● **Given problem**
Up to and including the line that contains "tooth_back_relief = 22.8", write out each line of the material from its first line, exactly.
##### Supplied information
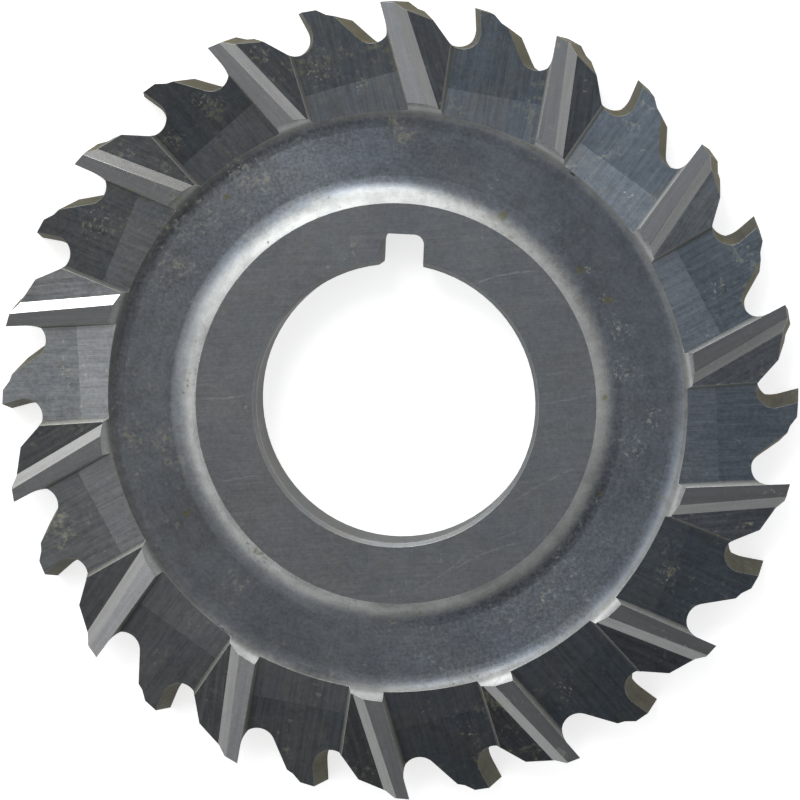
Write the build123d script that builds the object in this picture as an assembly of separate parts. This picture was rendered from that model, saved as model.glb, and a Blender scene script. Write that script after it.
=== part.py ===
from build123d import *
from math import acos, atan, cos, degrees, radians, sin, tan
import os

# Side milling cutter with staggered teeth, ground from one disc of high speed steel.
# Z is the arbor axis, the origin is the middle of the bore, and the keyway is on +Y.
# The tips point counterclockwise seen from +Z. Every other tooth leads on the +Z side
# and cuts there, and the teeth between them are the same turned over, for the -Z side.

# Blank
outside_diameter = 63.5
cutting_width = 4.7625
bore_diameter = 22.225
bore_chamfer = 0.3
hub_diameter = 31.9
hub_setback = 0.1           # hub face below the cutting corners, each side
recess_depth = 1.0          # ring recess below the cutting corners, each side
recess_inner_radius = 18.1  # where the hub fillet runs out on the recess floor
recess_outer_radius = 21.9  # where the shoulder fillet leaves the recess floor
shoulder_width = 2.0        # from there out to where the shoulder reaches the tooth side
grinding_stock = 0.05       # left on the blank, all taken off by the reliefs

# Keyway
keyway_width = 3.48
keyway_depth = 2.4          # from the bore wall at the middle of the keyway
keyway_corner = 0.79

# Teeth, with angles and radii in the section across a flute
tooth_count = 28            # even, so that the two hands alternate
first_tooth_angle = 93.8    # mid-width tip of the first tooth, from +X
helix_angle = 11.0
radial_rake = 14.0
tooth_depth = 3.25
gullet_radius = 1.4
back_angle = 47.0           # rising wall of a gullet, from the radius at its own tip

# Reliefs on the outside of a tooth, angles from the tangent at the tip
rim_land_width = 1.15
rim_land_relief = 4.5
rim_step_width = 0.69
rim_step_relief = 39.0
tooth_back_relief = 22.8

# Side gashes
gash_width = 8.52           # at the cutting corner
gash_spread = 2.7           # the gash narrows inwards by this angle
gash_depth = 1.0            # at the outside diameter
gash_floor_slope = 1.5      # deeper towards the outside
gash_rake_lean = 19.0       # wall under the cutting edge
gash_back_lean = 32.0       # wall behind the tooth ahead
runout_radius = 25.2        # along the gash from the arbor axis
runout_slope = 3.5

# Reliefs on the side of a tooth
side_land_width = 0.97      # at the tip
side_land_spread = 2.4      # the land widens inwards by this angle
side_land_relief = 3.0
side_step_width = 0.82
side_step_relief = 20.0
tooth_side_relief = 4.0

# Room for the cuts
overrun = 1.5               # how far a cut goes on into the air
lead_in = 0.6               # how far ahead of its edge a relief starts
tip_clearance = 0.2         # between the end of a rim relief and the cutting corner behind it

# Worked out from the sizes above
tip_radius = outside_diameter / 2
half_width = cutting_width / 2
shoulder_radius = recess_outer_radius + shoulder_width
tooth_pitch = 360 / tooth_count
pitch_length = tip_radius * sin(radians(tooth_pitch))
corner_lead = half_width * tan(radians(helix_angle))
edge_angle = degrees(atan(tan(radians(radial_rake)) / cos(radians(helix_angle))))

# Distances along a side cutting edge. The side cuts end over the middle of the ring recess,
# where they are above its floor.
corner_distance = tip_radius * cos(radians(edge_angle))
recess_middle = (recess_inner_radius + recess_outer_radius) / 2
reach_in = corner_distance - recess_middle


def side_profile_half():
    # Half section of the blank above the mid-width plane, in the XZ plane.
    bore_radius = bore_diameter / 2
    hub_radius = hub_diameter / 2
    hub_top = half_width - hub_setback
    floor = half_width - recess_depth
    blank_radius = tip_radius + grinding_stock
    blank_top = half_width + grinding_stock
    outline = [
        Line((bore_radius, 0, 0), (bore_radius, 0, hub_top - bore_chamfer)),
        Line((bore_radius, 0, hub_top - bore_chamfer), (bore_radius + bore_chamfer, 0, hub_top)),
        Line((bore_radius + bore_chamfer, 0, hub_top), (hub_radius, 0, hub_top)),
        TangentArc((recess_inner_radius, 0, floor), (hub_radius, 0, hub_top), tangent=(-1, 0, 0)),
        Line((recess_inner_radius, 0, floor), (recess_outer_radius, 0, floor)),
        TangentArc((recess_outer_radius, 0, floor), (shoulder_radius, 0, blank_top), tangent=(1, 0, 0)),
        Line((shoulder_radius, 0, blank_top), (blank_radius, 0, blank_top)),
        Line((blank_radius, 0, blank_top), (blank_radius, 0, 0)),
        Line((blank_radius, 0, 0), (bore_radius, 0, 0)),
    ]
    return make_face(outline)


def blank():
    upper = side_profile_half()
    lower = mirror(upper, about=Plane.XY)
    return revolve(upper, axis=Axis.Z) + revolve(lower, axis=Axis.Z)


def keyway():
    bottom = bore_diameter / 2 + keyway_depth
    height = cutting_width + overrun
    slot = Box(keyway_width, bottom, height, align=(Align.CENTER, Align.MIN, Align.CENTER))
    corners = slot.edges().filter_by(Axis.Z).group_by(Axis.Y)[-1]
    return fillet(corners, keyway_corner)


def along_flute(section):
    # A cut through the whole width, square to its section, that leads on the +Z side.
    slant = radians(helix_angle)
    across = Plane(origin=(0, 0, 0), x_dir=(1, 0, 0), z_dir=(0, sin(slant), cos(slant)))
    reach = (half_width + overrun) / cos(slant) + pitch_length * tan(slant)
    return across * extrude(section, amount=reach, both=True)


def gullet_section():
    # The space ahead of a tooth: straight rake face, round gullet and rising back,
    # with the tip on X and Y towards the next tip ahead.
    rake = radians(radial_rake)
    back = radians(back_angle)
    root_radius = tip_radius - tooth_depth
    tip = Vector(tip_radius, 0)
    rake_out = Vector(cos(rake), sin(rake))
    rake_side = Vector(-sin(rake), cos(rake))
    back_out = Vector(cos(back), sin(back))
    back_side = Vector(sin(back), -cos(back))
    centre_distance = root_radius + gullet_radius
    turn = acos((gullet_radius - tip_radius * sin(rake)) / centre_distance)
    centre_angle = rake + radians(90) - turn
    centre = Vector(cos(centre_angle), sin(centre_angle)) * centre_distance
    rake_foot = centre - rake_side * gullet_radius
    back_foot = centre - back_side * gullet_radius
    bottom = centre - (rake_side + back_side).normalized() * gullet_radius
    rake_end = tip + rake_out * overrun
    back_end = back_foot + back_out * (tooth_depth + overrun) / cos(back)
    return make_face([
        Line(rake_end, rake_foot),
        ThreePointArc(rake_foot, bottom, back_foot),
        Line(back_foot, back_end),
        Line(back_end, rake_end),
    ])


def rim_relief_section():
    # What grinding takes off the outside of a tooth. It ends in the gullet behind the tooth,
    # short of the next tip, whose cutting corner comes nearest on the other side.
    land_drop = tan(radians(rim_land_relief))
    land_end = Vector(tip_radius - rim_land_width * land_drop, -rim_land_width)
    step_end = land_end - Vector(rim_step_width * tan(radians(rim_step_relief)), rim_step_width)
    reach = (pitch_length - 2 * corner_lead - tip_clearance) * cos(radians(helix_angle))
    back_length = reach - rim_land_width - rim_step_width
    back_end = step_end - Vector(back_length * tan(radians(tooth_back_relief)), back_length)
    return make_face(Polyline(
        Vector(tip_radius + lead_in * land_drop, lead_in),
        land_end,
        step_end,
        back_end,
        Vector(tip_radius + overrun, back_end.Y),
        Vector(tip_radius + overrun, lead_in),
        close=True,
    ))


def side_frame():
    # On the +Z side of a tooth: X outwards along its cutting edge, Y ahead of it, Z axial,
    # with the cutting corner on the origin.
    edge = radians(edge_angle)
    return Plane(
        origin=(tip_radius, corner_lead, half_width),
        x_dir=(cos(edge), sin(edge), 0),
        z_dir=(0, 0, 1),
    )


def along_edge(points, turned=0.0, behind=0.0):
    # Sweeps a section along the cutting edge. The points are ahead of and above a line that
    # is level with the edge, some way behind it, and turned so that its inner end trails.
    section = make_face(Polyline(*[(-reach_in, y, z) for y, z in points], close=True))
    cut = extrude(section, amount=reach_in + overrun, dir=(1, 0, 0))
    return Pos(0, -behind, 0) * Rot(0, 0, turned) * cut


def gash():
    # A slot along the cutting edge, from there to a back wall that is turned a little. Its
    # floor drops outwards and flattens at the inner end, where the wheel ran out.
    rake_lean = tan(radians(gash_rake_lean))
    back_lean = tan(radians(gash_back_lean))
    deep = 2 * gash_depth       # well below the floor, which is cut to its own shape
    slot = along_edge([
        (deep * rake_lean, -deep),
        (gash_width, -deep),
        (gash_width + overrun * back_lean, overrun),
        (-overrun * rake_lean, overrun),
    ])
    back_wall = along_edge([
        (-deep * back_lean, -deep),
        (overrun * back_lean, overrun),
        (-gash_width - overrun, overrun),
        (-gash_width - overrun, -deep),
    ], turned=gash_spread, behind=-gash_width)
    runout = runout_radius - corner_distance
    rim = tip_radius - corner_distance
    runout_depth = gash_depth - (rim - runout) * tan(radians(gash_floor_slope))
    inner_depth = runout_depth - (runout + reach_in) * tan(radians(runout_slope))
    outer_depth = gash_depth + (overrun - rim) * tan(radians(gash_floor_slope))
    side = make_face(Polyline(
        (-reach_in, 0, -inner_depth),
        (runout, 0, -runout_depth),
        (overrun, 0, -outer_depth),
        (overrun, 0, overrun),
        (-reach_in, 0, overrun),
        close=True,
    ))
    floor = extrude(side, amount=gash_width + overrun, dir=(0, 1, 0))
    return slot & back_wall & floor


def side_reliefs():
    # The land behind a side cutting edge, and the steeper step and tooth side behind the land.
    # They end over the gash behind the tooth, which belongs to the next tooth of its hand.
    reach = 2 * pitch_length - gash_width
    land_slope = tan(radians(side_land_relief))
    step_slope = tan(radians(side_step_relief))
    land = along_edge([
        (lead_in, lead_in * land_slope),
        (-reach, -reach * land_slope),
        (-reach, overrun),
        (lead_in, overrun),
    ])
    land_end = -side_land_width * land_slope
    step_end = land_end - side_step_width * step_slope
    step = along_edge([
        (lead_in, land_end + lead_in * step_slope),
        (-side_step_width, step_end),
        (-reach, step_end - (reach - side_step_width) * tan(radians(tooth_side_relief))),
        (-reach, overrun),
        (lead_in, overrun),
    ], turned=side_land_spread, behind=side_land_width)
    return [land, step]


def tooth_cuts():
    # Everything that is cut for one tooth that leads on the +Z side, in the frame of its tip.
    frame = side_frame()
    cuts = [along_flute(gullet_section()), along_flute(rim_relief_section())]
    cuts += [frame * cut for cut in [gash(), *side_reliefs()]]
    return cuts


def cutter():
    upper_cuts = tooth_cuts()
    lower_cuts = [mirror(cut, about=Plane.XY) for cut in upper_cuts]
    cuts = [keyway()]
    for number in range(tooth_count):
        turn = Rot(0, 0, first_tooth_angle - number * tooth_pitch)
        hand = upper_cuts if number % 2 == 0 else lower_cuts
        cuts += [turn * cut for cut in hand]
    return blank() - cuts


os.makedirs("parts", exist_ok=True)
export_step(cutter(), "parts/cutter.step")
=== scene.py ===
import math

import bmesh
import bpy
from mathutils import Matrix, Vector, noise


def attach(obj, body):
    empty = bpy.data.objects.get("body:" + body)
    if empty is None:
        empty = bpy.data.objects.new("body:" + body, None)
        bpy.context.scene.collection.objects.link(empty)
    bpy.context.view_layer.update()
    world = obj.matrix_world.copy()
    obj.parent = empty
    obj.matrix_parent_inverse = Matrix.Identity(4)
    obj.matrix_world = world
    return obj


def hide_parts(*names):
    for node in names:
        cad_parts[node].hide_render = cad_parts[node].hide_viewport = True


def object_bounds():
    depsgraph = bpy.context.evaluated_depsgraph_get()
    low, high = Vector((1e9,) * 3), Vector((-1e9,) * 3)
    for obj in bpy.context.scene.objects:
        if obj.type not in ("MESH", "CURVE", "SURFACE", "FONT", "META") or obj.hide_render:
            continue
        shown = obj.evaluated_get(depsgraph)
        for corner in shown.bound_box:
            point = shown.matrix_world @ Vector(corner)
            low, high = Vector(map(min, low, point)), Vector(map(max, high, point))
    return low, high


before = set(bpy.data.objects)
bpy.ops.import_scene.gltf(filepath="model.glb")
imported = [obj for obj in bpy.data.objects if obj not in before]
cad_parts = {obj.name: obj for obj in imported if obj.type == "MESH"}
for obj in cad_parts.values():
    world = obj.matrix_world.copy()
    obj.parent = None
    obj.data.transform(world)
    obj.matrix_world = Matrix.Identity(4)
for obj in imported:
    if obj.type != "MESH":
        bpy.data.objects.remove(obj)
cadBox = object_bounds()
print("frame loaded")

mm = 0.001


def onDome(azimuth, zenith, distance):
    # Degrees round the axis and degrees down from straight up
    a, z = math.radians(azimuth), math.radians(zenith)
    return Vector((math.sin(z) * math.cos(a), math.sin(z) * math.sin(a), math.cos(z))) * distance


# The cutter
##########
● **Task result**
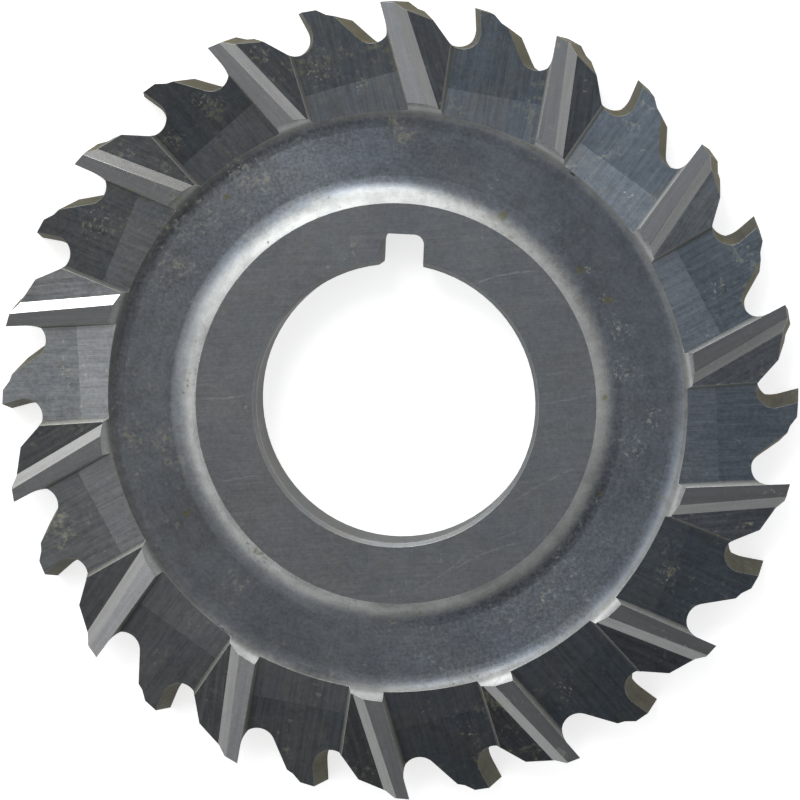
Write the build123d script that builds the object in this picture as an assembly of separate parts. This picture was rendered from that model, saved as model.glb, and a Blender scene script. Write that script after it.
=== part.py ===
from build123d import *
from math import acos, atan, cos, degrees, radians, sin, tan
import os

# Side milling cutter with staggered teeth, ground from one disc of high speed steel.
# Z is the arbor axis, the origin is the middle of the bore, and the keyway is on +Y.
# The tips point counterclockwise seen from +Z. Every other tooth leads on the +Z side
# and cuts there, and the teeth between them are the same turned over, for the -Z side.

# Blank
outside_diameter = 63.5
cutting_width = 4.7625
bore_diameter = 22.225
bore_chamfer = 0.3
hub_diameter = 31.9
hub_setback = 0.1           # hub face below the cutting corners, each side
recess_depth = 1.0          # ring recess below the cutting corners, each side
recess_inner_radius = 18.1  # where the hub fillet runs out on the recess floor
recess_outer_radius = 21.9  # where the shoulder fillet leaves the recess floor
shoulder_width = 2.0        # from there out to where the shoulder reaches the tooth side
grinding_stock = 0.05       # left on the blank, all taken off by the reliefs

# Keyway
keyway_width = 3.48
keyway_depth = 2.4          # from the bore wall at the middle of the keyway
keyway_corner = 0.79

# Teeth, with angles and radii in the section across a flute
tooth_count = 28            # even, so that the two hands alternate
first_tooth_angle = 93.8    # mid-width tip of the first tooth, from +X
helix_angle = 11.0
radial_rake = 14.0
tooth_depth = 3.25
gullet_radius = 1.4
back_angle = 47.0           # rising wall of a gullet, from the radius at its own tip

# Reliefs on the outside of a tooth, angles from the tangent at the tip
rim_land_width = 1.15
rim_land_relief = 4.5
rim_step_width = 0.69
rim_step_relief = 39.0
tooth_back_relief = 22.8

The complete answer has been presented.